One year later on the night before Thanksgiving, my dad and I were driving up I-35 on the way to join my sister at my aunt and uncle’s home in Oklahoma. I had put on my personal Spotify playlist for the season, which already included the entirety of Guaraldi’s soundtrack to the “Peanuts” special.
As one of the songs shuffled through, my dad remarked on how Guaraldi’s Christmas renditions always gave him a certain feeling. I suggested “melancholy,” though that wasn’t quite it to him.
“It always made me think, ‘I’m not going to be a kid much longer,’ even when I was a kid,” he said, laughing from the driver’s seat.
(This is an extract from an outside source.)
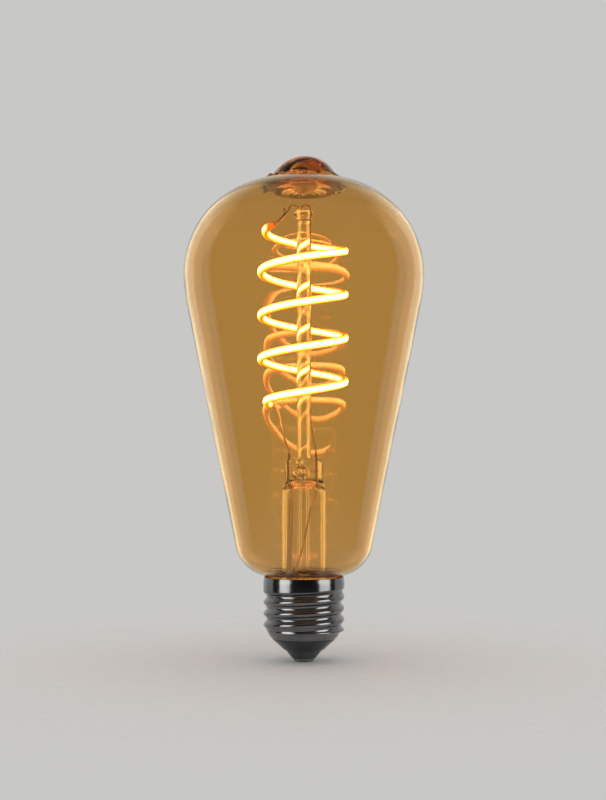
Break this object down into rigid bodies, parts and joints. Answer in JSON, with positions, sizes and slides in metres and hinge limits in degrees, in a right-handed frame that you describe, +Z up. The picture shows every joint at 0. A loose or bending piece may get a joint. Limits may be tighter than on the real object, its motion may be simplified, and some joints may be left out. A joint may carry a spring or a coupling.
{
  "type": "led filament bulb",
  "caption": "Long teardrop amber glass lamp with a coiled light filament on a glass stem, a glass pip on top and a metal screw cap.",
  "frame": {"origin": "middle of the flat end face of the contact rivet at the bottom of the screw cap", "axes": "+Z up the lamp axis from the end contact to the glass pip; -Y towards the viewer of the picture, +X to their right"},
  "size_m": [0.0774, 0.0774, 0.1626],
  "materials": {
    "amber_glass": "clear blown glass with a thin amber gold coat, glossy",
    "stem_glass": "clear glass, glossy",
    "seal_wire": "copper-clad wire, dull red where it is sealed in the glass",
    "lead_wire": "thin copper-coloured wire, satin",
    "outer_lead": "bare copper wire, satin",
    "sleeve": "cream insulating sleeve, matt",
    "filament_strip": "thin flexible amber film, satin",
    "silicone": "translucent yellow-orange silicone, lit from inside",
    "led_chip": "small lit crystals, satin",
    "terminal": "stamped tab, satin",
    "nickel_shell": "bright nickel plate, glossy",
    "cement": "baked cement, matt",
    "black_insulator": "black glass-like insulator, glossy",
    "contact_metal": "tinned contact plate and rivet, satin",
    "holder_plastic": "white moulded plastic, matt",
    "board_laminate": "green lacquered laminate",
    "chip_case": "black moulded case, matt",
    "chip_resistor": "dark glazed chip with tinned ends",
    "capacitor_sleeve": "dark blue shrink sleeve, glossy",
    "resistor_coat": "blue-grey enamel, satin",
    "tinned_wire": "tinned wire, bright",
    "solder": "bright solder"
  },
  "bodies": {
    "root": {"glass_envelope": "amber_glass", "stem_flare": "stem_glass", "exhaust_tube": "stem_glass", "support_rod": "stem_glass", "seal_wires": "seal_wire", "long_lead_wire": "lead_wire", "short_lead_wire": "lead_wire", "outer_lead_left": "outer_lead", "outer_lead_right": "outer_lead", "lead_sleeve": "sleeve", "filament_strip": "filament_strip", "filament_inner_coating": "silicone", "filament_outer_coating": "silicone", "led_chips": "led_chip", "filament_top_terminal": "terminal", "filament_bottom_terminal": "terminal", "screw_shell": "nickel_shell", "basing_cement": "cement", "cap_insulator": "black_insulator", "contact_plate": "contact_metal", "contact_rivet": "contact_metal", "driver_holder": "holder_plastic", "driver_board": "board_laminate", "bridge_rectifier": "chip_case", "driver_chip": "chip_case", "chip_resistors": "chip_resistor", "electrolytic_capacitor": "capacitor_sleeve", "fusible_resistor": "resistor_coat", "resistor_leads": "tinned_wire", "shell_wire": "tinned_wire", "solder_joints": "solder"}
  },
  "joints": []
}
And he’s right. I’m now far away from my childhood dreams of Schulz-like fame and wisdom, and feel even farther away from my childhood itself. My Christmases involve intricate planning and stress instead of carols and Christmas plays. I don’t doodle in notebooks, coming up with characters and plot points and dialogue to deal with my own Charlie Brown-like loneliness. Instead I’m working my first full-time job, navigating a world where I had so desperately wanted to be included years ago.
But every year, I still make it a point to watch “A Charlie Brown Christmas” and let Linus remind me what it’s all about, even when I feel as far away from merry as I could possibly be.
Now I can’t help but marvel at the accidentalness of it all, that everything would come together so perfectly around a forlorn tree and a toy piano, that everyone involved thought it had been a disaster, that now, over 50 years later, I still play the soundtrack on repeat every fall and winter and very occasionally cry over my younger years for all of the good and bad.
I don’t know when I first saw “A Charlie Brown Christmas.” I can’t tell you if this cartoon means so much to me because of nostalgia, its unlikely success, its simplicity, the faith at its heart, the reassurance that I can feel however I need to feel, or that it’s just a reminder of being a kid even when I knew I wouldn’t always be a kid.
But ultimately, I still feel the same way when it ends as I always have. Hopeful. At peace. Loved. And to me, that’s what Christmas is all about.